GIVEN REQUEST - Your task is to repeat the listing exactly.

LISTED ENTRIES -

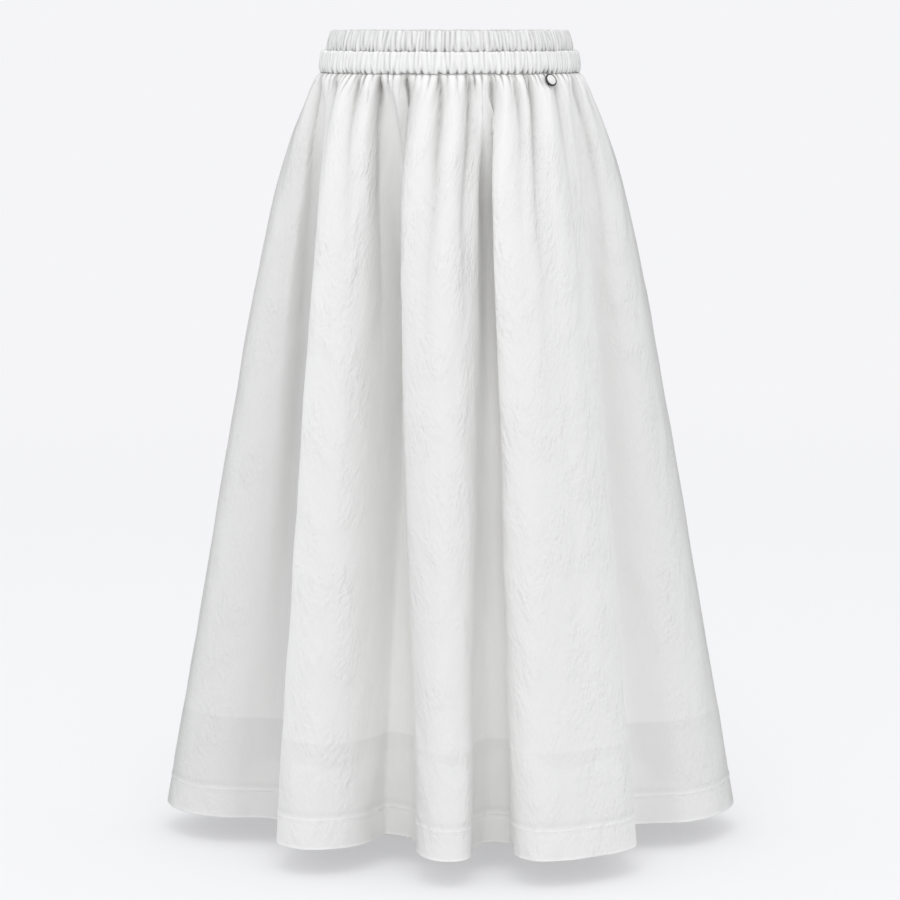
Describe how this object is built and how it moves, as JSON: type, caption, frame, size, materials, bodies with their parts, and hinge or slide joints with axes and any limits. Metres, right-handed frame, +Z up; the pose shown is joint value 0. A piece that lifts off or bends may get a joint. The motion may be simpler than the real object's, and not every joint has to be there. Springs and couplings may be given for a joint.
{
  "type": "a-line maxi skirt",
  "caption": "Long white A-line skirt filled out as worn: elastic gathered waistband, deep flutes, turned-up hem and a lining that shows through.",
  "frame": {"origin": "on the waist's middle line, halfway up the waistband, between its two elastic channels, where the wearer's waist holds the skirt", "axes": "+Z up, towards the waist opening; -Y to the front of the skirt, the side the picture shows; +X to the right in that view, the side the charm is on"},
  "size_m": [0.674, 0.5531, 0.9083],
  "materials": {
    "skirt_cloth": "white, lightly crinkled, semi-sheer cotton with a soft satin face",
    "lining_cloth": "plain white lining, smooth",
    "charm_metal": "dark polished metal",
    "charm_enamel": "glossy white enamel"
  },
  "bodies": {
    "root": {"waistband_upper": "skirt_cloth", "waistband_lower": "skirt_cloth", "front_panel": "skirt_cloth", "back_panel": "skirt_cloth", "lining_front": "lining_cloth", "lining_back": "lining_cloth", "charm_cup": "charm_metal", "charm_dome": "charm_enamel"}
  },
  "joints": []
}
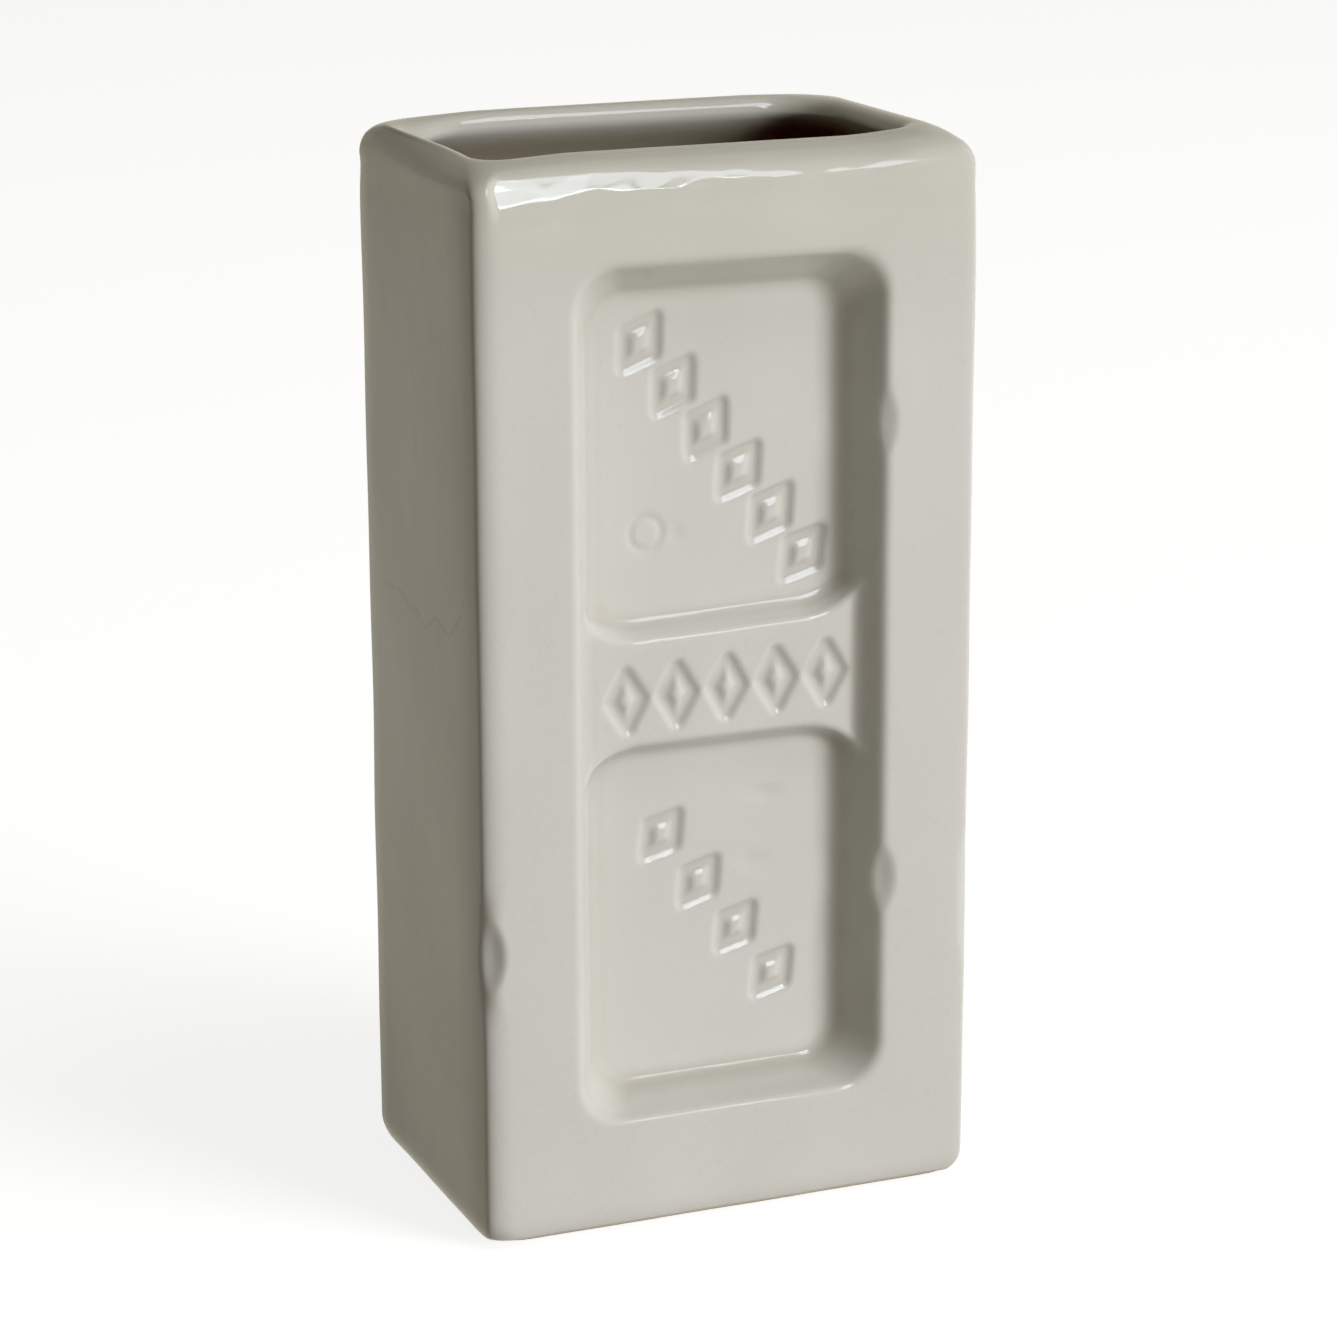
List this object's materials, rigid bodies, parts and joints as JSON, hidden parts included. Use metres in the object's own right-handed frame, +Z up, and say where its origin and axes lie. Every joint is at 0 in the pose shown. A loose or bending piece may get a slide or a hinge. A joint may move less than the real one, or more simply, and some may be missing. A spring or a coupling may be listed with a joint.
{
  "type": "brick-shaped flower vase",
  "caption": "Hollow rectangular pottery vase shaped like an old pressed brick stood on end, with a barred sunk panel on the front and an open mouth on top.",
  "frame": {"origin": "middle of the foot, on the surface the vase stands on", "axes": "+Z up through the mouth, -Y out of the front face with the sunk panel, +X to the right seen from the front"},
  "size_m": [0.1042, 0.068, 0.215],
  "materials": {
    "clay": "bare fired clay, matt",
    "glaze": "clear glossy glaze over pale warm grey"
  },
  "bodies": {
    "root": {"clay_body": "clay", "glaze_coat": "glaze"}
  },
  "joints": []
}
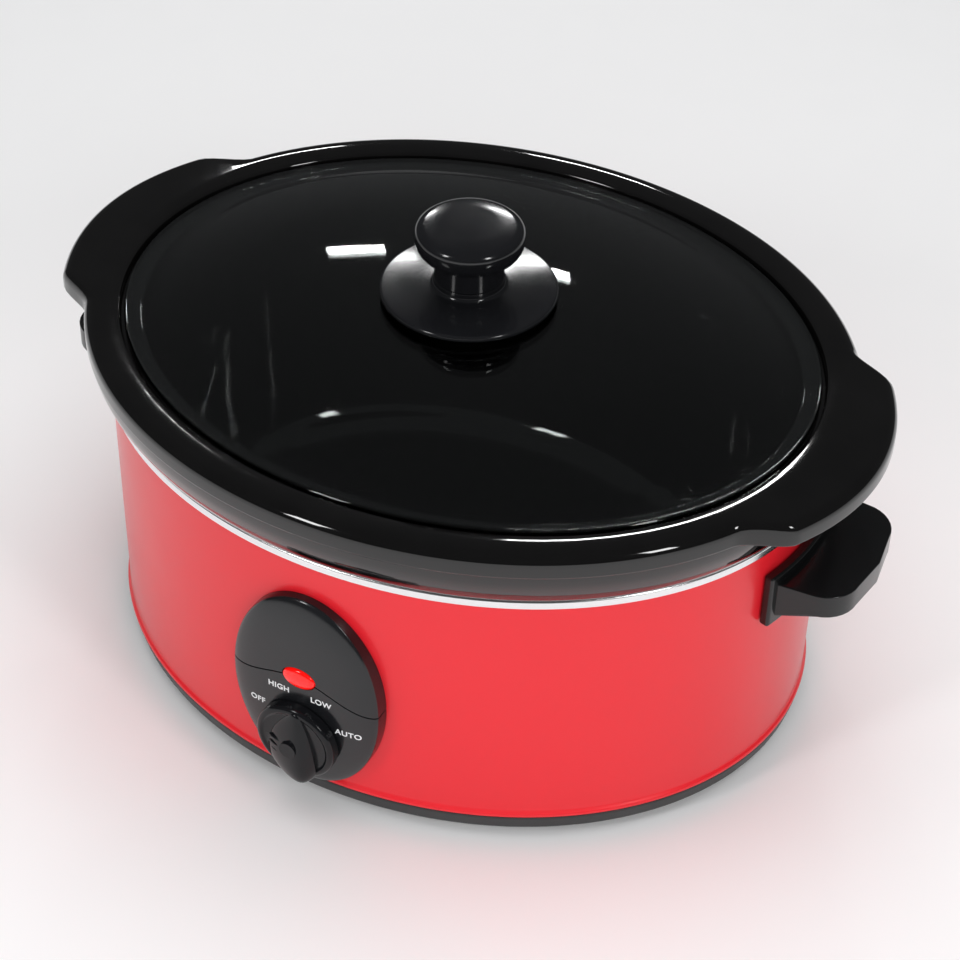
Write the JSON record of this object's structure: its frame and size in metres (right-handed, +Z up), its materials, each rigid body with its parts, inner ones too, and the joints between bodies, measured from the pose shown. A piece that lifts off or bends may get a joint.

RESULT BELOW -
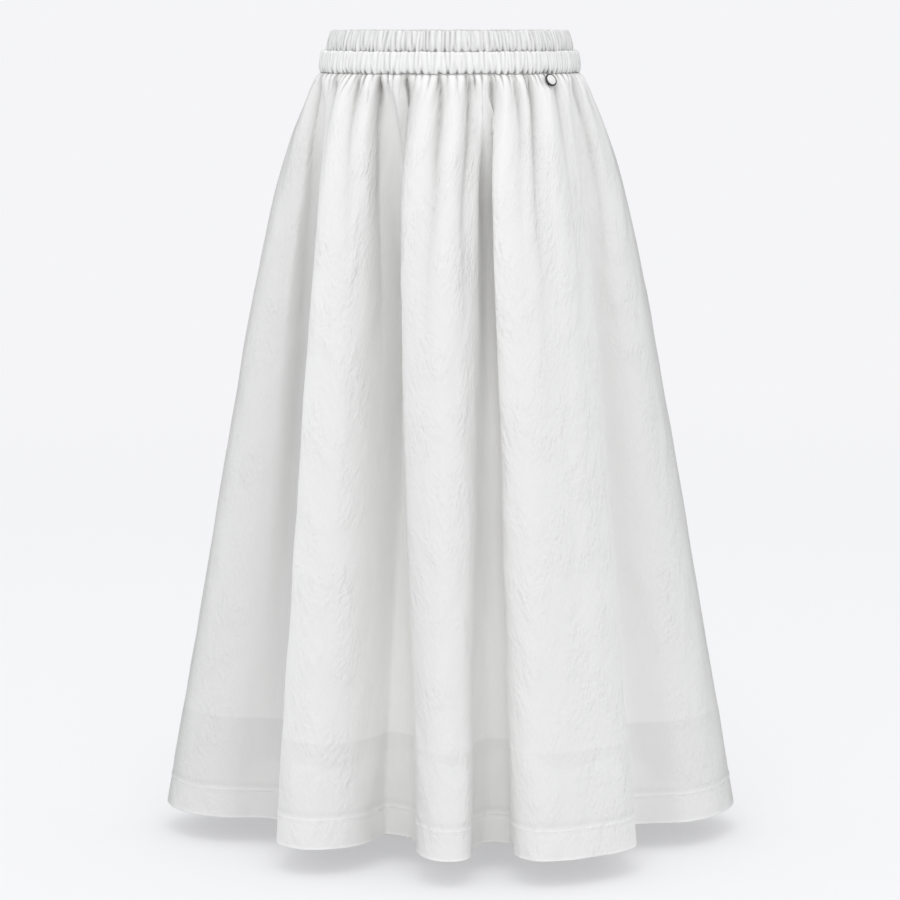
Describe how this object is built and how it moves, as JSON: type, caption, frame, size, materials, bodies with their parts, and hinge or slide joints with axes and any limits. Metres, right-handed frame, +Z up; the pose shown is joint value 0. A piece that lifts off or bends may get a joint. The motion may be simpler than the real object's, and not every joint has to be there. Springs and couplings may be given for a joint.
{
  "type": "a-line maxi skirt",
  "caption": "Long white A-line skirt filled out as worn: elastic gathered waistband, deep flutes, turned-up hem and a lining that shows through.",
  "frame": {"origin": "on the waist's middle line, halfway up the waistband, between its two elastic channels, where the wearer's waist holds the skirt", "axes": "+Z up, towards the waist opening; -Y to the front of the skirt, the side the picture shows; +X to the right in that view, the side the charm is on"},
  "size_m": [0.674, 0.5531, 0.9083],
  "materials": {
    "skirt_cloth": "white, lightly crinkled, semi-sheer cotton with a soft satin face",
    "lining_cloth": "plain white lining, smooth",
    "charm_metal": "dark polished metal",
    "charm_enamel": "glossy white enamel"
  },
  "bodies": {
    "root": {"waistband_upper": "skirt_cloth", "waistband_lower": "skirt_cloth", "front_panel": "skirt_cloth", "back_panel": "skirt_cloth", "lining_front": "lining_cloth", "lining_back": "lining_cloth", "charm_cup": "charm_metal", "charm_dome": "charm_enamel"}
  },
  "joints": []
}
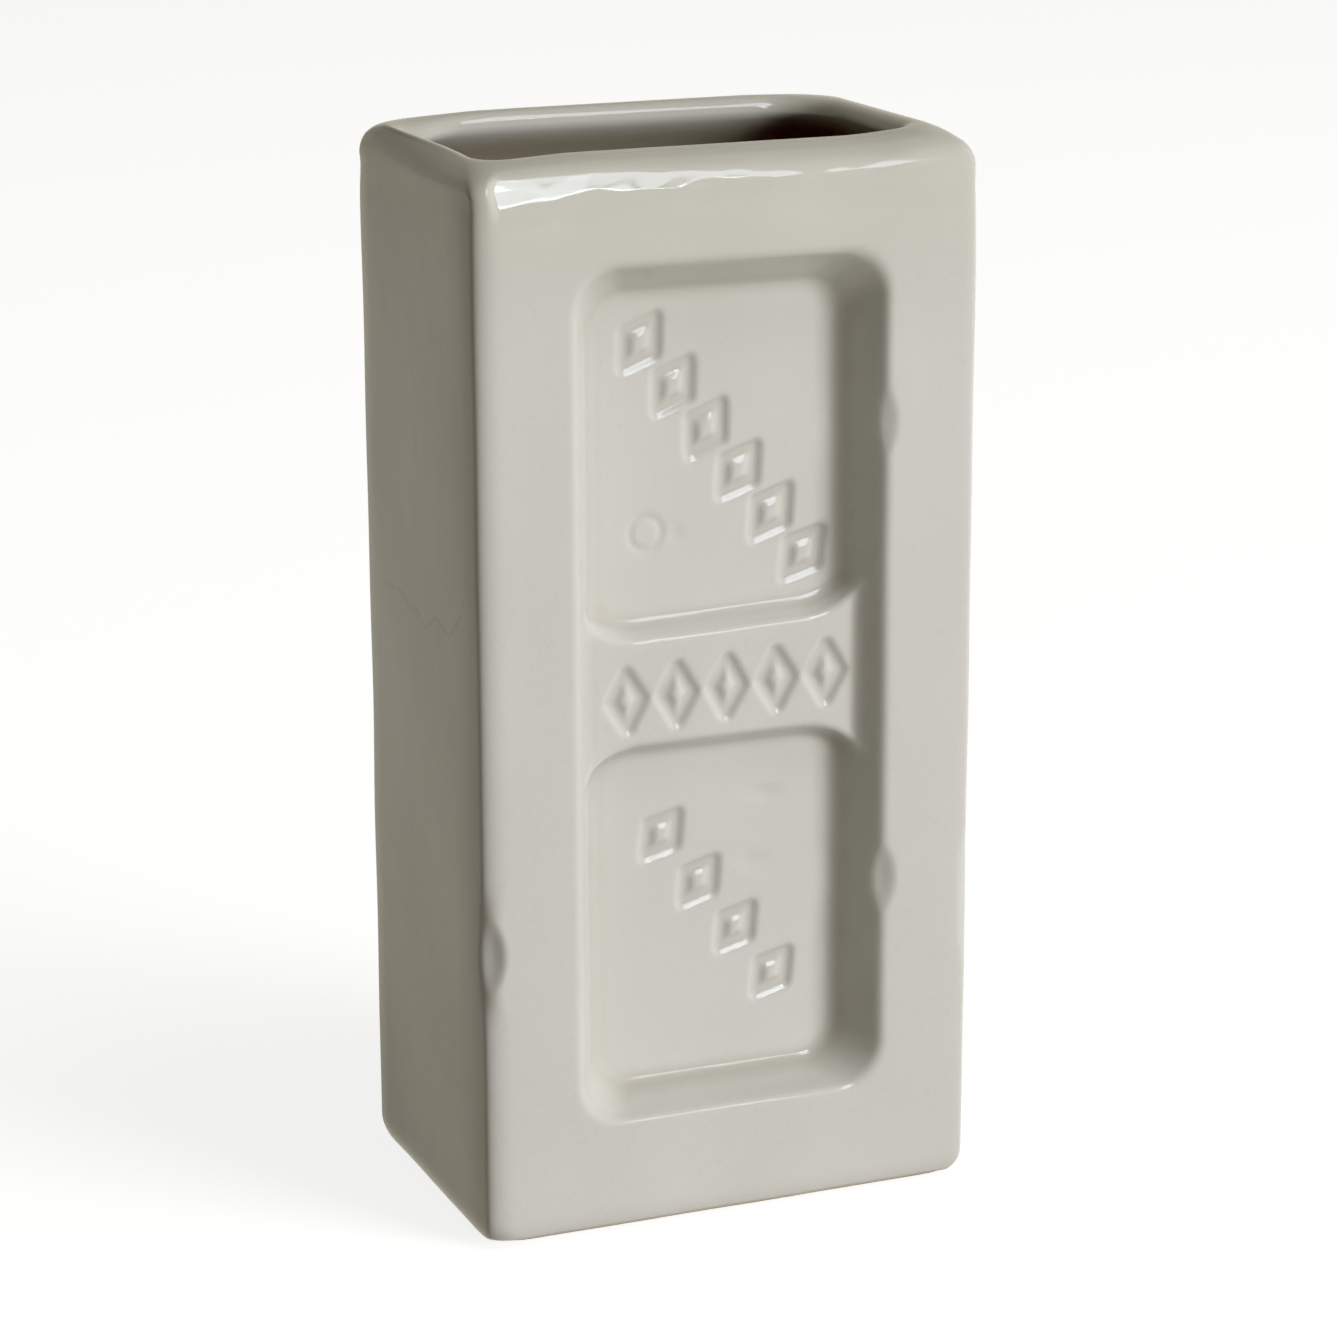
List this object's materials, rigid bodies, parts and joints as JSON, hidden parts included. Use metres in the object's own right-handed frame, +Z up, and say where its origin and axes lie. Every joint is at 0 in the pose shown. A loose or bending piece may get a slide or a hinge. A joint may move less than the real one, or more simply, and some may be missing. A spring or a coupling may be listed with a joint.
{
  "type": "brick-shaped flower vase",
  "caption": "Hollow rectangular pottery vase shaped like an old pressed brick stood on end, with a barred sunk panel on the front and an open mouth on top.",
  "frame": {"origin": "middle of the foot, on the surface the vase stands on", "axes": "+Z up through the mouth, -Y out of the front face with the sunk panel, +X to the right seen from the front"},
  "size_m": [0.1042, 0.068, 0.215],
  "materials": {
    "clay": "bare fired clay, matt",
    "glaze": "clear glossy glaze over pale warm grey"
  },
  "bodies": {
    "root": {"clay_body": "clay", "glaze_coat": "glaze"}
  },
  "joints": []
}
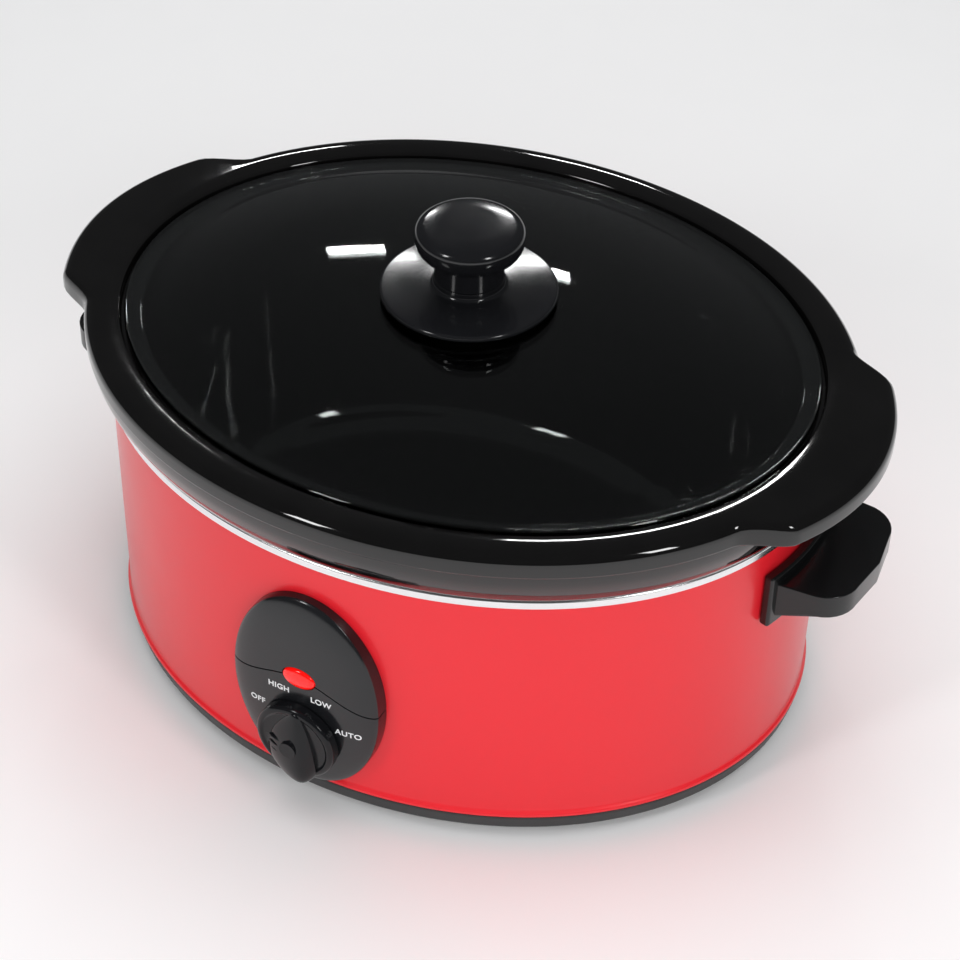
Write the JSON record of this object's structure: its frame and size in metres (right-handed, +Z up), its materials, each rigid body with its parts, inner ones too, and the joints between bodies, measured from the pose shown. A piece that lifts off or bends may get a joint.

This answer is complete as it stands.